Midlands Logic Seminar

2013-2014

Week 5: 1 November

Study group: Richard Kaye (Birmingham)
"M-Logic"

M-logic is the associated logic (with an infinitary "M-rule") to the notion(s) of truth for a model M of PA, as discussed last week. Last week we sketched Lachlan's argument that for there to be a truth definition M needs to be recursively saturated. The Krajewski-Kotlarski-Lachlan theorem is a completeness theorem for M-logic: if M is countable and M-logic is consistent then there is a truth definition. (It will turn out that (for countable M) M-logic is consistent if and only if M is recursively saturated.)

Invited speaker: Aaron Sloman (Birmingham)
"From Molecules to Mathematicians: How could evolution produce mathematicians from a cloud of cosmic dust?"

I shall raise some questions about evolution inspired by considering what might have happened if Alan Turing had lived longer and thought of combining his early ideas about discrete Turing machines with his later ideas about chemical morphogenesis involving mixtures of discrete and continuous changes. I'll offer some arguments and speculations about how organisms currently on this planet could have evolved, starting from lifeless chemicals, and identify a long term research programme for filling in the details: the Meta-Morphogenesis project, inspired partly by reading Turing's 1952 paper on chemical morphogenesis.
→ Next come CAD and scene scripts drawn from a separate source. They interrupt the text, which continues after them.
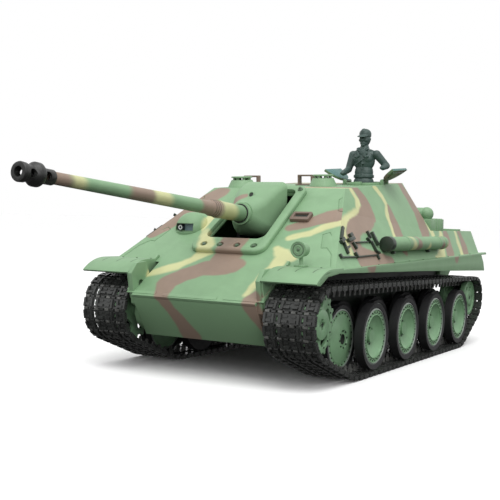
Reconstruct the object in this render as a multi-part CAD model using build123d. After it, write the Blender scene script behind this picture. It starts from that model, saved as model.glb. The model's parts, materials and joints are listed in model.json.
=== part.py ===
from build123d import *
import math
import os

# Radio-controlled 1:16 model of a turretless tracked gun vehicle. Millimetres and degrees.
# +X is the vehicle's left, -Y its front and +Z up. Z = 0 is the ground under the tracks.
# The script works with Y = 0 midway between the fourth and fifth wheel axles; save() moves
# every piece by FRAME_SHIFT_Y, so that the origin ends up under the middle of the whole length.
FRAME_SHIFT_Y = 75.18

WALL = 2.5                    # hull shell thickness
TUB_HALF = 55.0               # half width of the lower hull
FLOOR_Z = 28.0
NOSE = (0, -201.6, 60.2)      # where the glacis meets the lower front plate
ROOF_FRONT = (0, -74.0, 147.5)
BOW_FOOT = (0, -181.0, 28.0)  # lower end of the lower front plate
ROOF_BACK = (0, 69.5, 159.1)
TAIL_TOP = (0, 206.8, 114.3)
DECK_Z = 114.3
ROOF_HALF = 63.7              # half width of the roof at its front edge
SIDE_LEAN = 30.0              # lean of the upper side plates from the vertical
TAIL_LEAN = 30.0              # lean of the tail plate, its foot forward
CASEMATE_BACK_LEAN = 14.0
SPONSON_FRONT = (0, -162.0, 84.6)
SPONSON_RISE = 0.98           # degrees, upwards to the rear

GLACIS = math.degrees(math.atan2(ROOF_FRONT[2] - NOSE[2], ROOF_FRONT[1] - NOSE[1]))
ROOF_RISE = math.degrees(math.atan2(ROOF_BACK[2] - ROOF_FRONT[2], ROOF_BACK[1] - ROOF_FRONT[1]))
BOW = math.degrees(math.atan2(NOSE[2] - BOW_FOOT[2], BOW_FOOT[1] - NOSE[1]))

TRACK_X = 82.0                # track centre
TRACK_WIDTH = 41.25
LINKS = 88
PIN_HEIGHT = 2.2              # pin line above the ground
AXLE_COUNT = 8
AXLE_PITCH = 35.0
AXLE_Z = 30.6
WHEEL_RADIUS = 26.1
AXLE_PIN = 2.0
WHEEL_DISH = 5.2               # how deep the outer wheels' faces are sunk
RUNNING = 0.05                # radial clearance of a turning shaft
SPROCKET = (-174.5, 46.7)
SPROCKET_TEETH = 17
SPROCKET_PITCH_RADIUS = 25.6
SPROCKET_SHAFT = 3.0
IDLER = (169.5, 46.0)
IDLER_PITCH_RADIUS = 20.3
IDLER_RADIUS = 17.7
LINK_INNER = 1.7              # inner face of a link, inside the pin line
LINK_OUTER = 1.0              # outer face of a link's plate; its cleats reach PIN_HEIGHT

GUN_TILT = 4.46               # barrel above the horizontal as stored
TRUNNION = (0, -88.0, 121.3)
MUZZLE_Y = -380.5
TRUNNION_PIN = 3.0

HATCH_X, HATCH_Y = 38.5, 25.0
HATCH_RADIUS = 16.5
HINGE_REACH = 18.5            # hatch centre to each hinge pin
HINGE_LIFT = 3.4              # hinge pins above the roof
FLAP_OPEN = 145.0             # how far the flaps stand open as stored


def sin(angle):
    return math.sin(math.radians(angle))


def cos(angle):
    return math.cos(math.radians(angle))


# Each hull face is a point and the direction that it looks in.
FACE_GLACIS = (NOSE, (0, -sin(GLACIS), cos(GLACIS)))
FACE_BOW = (NOSE, (0, -sin(BOW), -cos(BOW)))
FACE_ROOF = (ROOF_FRONT, (0, -sin(ROOF_RISE), cos(ROOF_RISE)))
FACE_LEFT = ((ROOF_HALF, 0, ROOF_FRONT[2]), (cos(SIDE_LEAN), 0, sin(SIDE_LEAN)))
FACE_RIGHT = ((-ROOF_HALF, 0, ROOF_FRONT[2]), (-cos(SIDE_LEAN), 0, sin(SIDE_LEAN)))
FACE_BACK = (ROOF_BACK, (0, cos(CASEMATE_BACK_LEAN), sin(CASEMATE_BACK_LEAN)))
FACE_TAIL = (TAIL_TOP, (0, cos(TAIL_LEAN), -sin(TAIL_LEAN)))
FACE_DECK = ((0, 0, DECK_Z), (0, 0, 1))
FACE_SPONSON = (SPONSON_FRONT, (0, sin(SPONSON_RISE), -cos(SPONSON_RISE)))
FACE_FLOOR = ((0, 0, FLOOR_Z), (0, 0, -1))

GLACIS_PLANE = Plane(origin=NOSE, x_dir=(1, 0, 0), z_dir=FACE_GLACIS[1])
ROOF_PLANE = Plane(origin=ROOF_FRONT, x_dir=(1, 0, 0), z_dir=FACE_ROOF[1])
SIDE_PLANE = Plane(origin=FACE_LEFT[0], x_dir=(0, 1, 0), z_dir=FACE_LEFT[1])
TAIL_PLANE = Plane(origin=TAIL_TOP, x_dir=(-1, 0, 0), z_dir=FACE_TAIL[1])


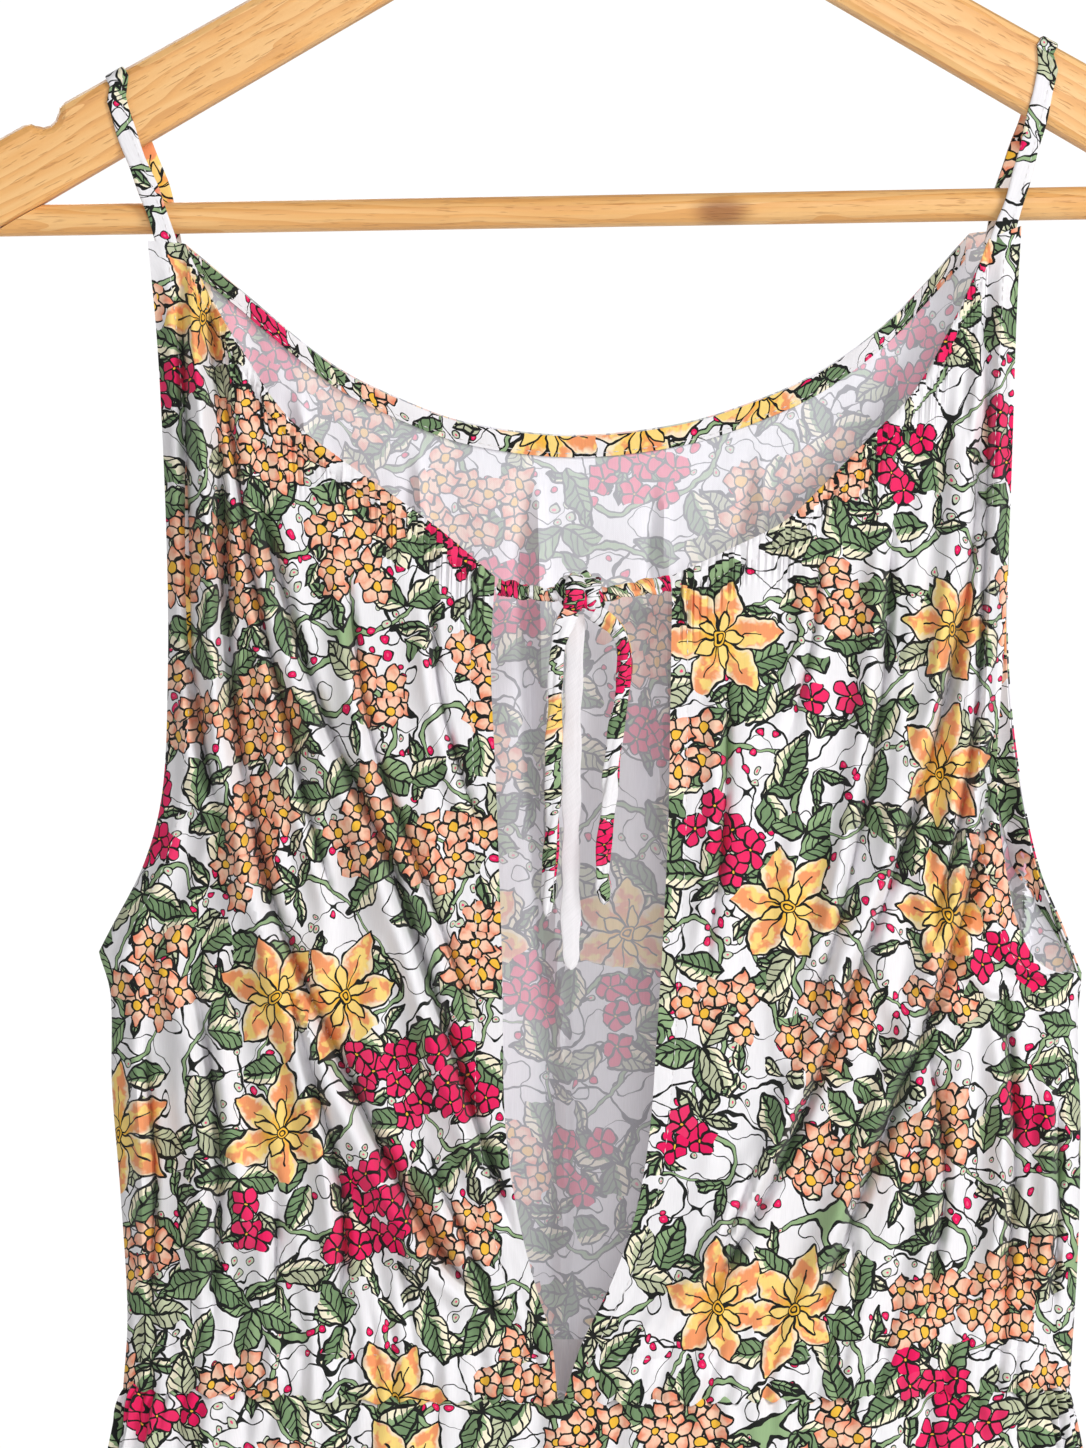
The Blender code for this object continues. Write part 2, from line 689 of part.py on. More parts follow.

At all stages there are mathematical structures involved in the evolutionary progress and evolution blindly discovers and uses them. In later stages of evolution, individual organisms develop abilities to discover and use mathematical structures and processes, though without realising what they were doing. Later still, humans began to think explicitly about these processes and to discuss their properties. I suggest that sort of history may have led to the collaborative production of Euclid's Elements. At present there's very little we know about the actual history of evolutionary developments. I'll try to show how the meta-morphogenesis project sets out a strategy for trying to fill the gaps, with the hope of answering not only evolutionary questions, but also philosophical questions about the nature of mathematics and how mathematical reasoning and knowledge differs from other kinds. Perhaps that will also help us come up with robots and AI systems that are far more intelligent than the current models are. It may also help us produce much better mathematical education systems based partly on deeper insights into the nature of mathematics and into the nature of biological processes of learning and discovery.

Background to the seminar:
http://www.cs.bham.ac.uk/research/projects/cogaff/misc/mathsem.html
including links to various aspects of the Meta-Morphogenesis project.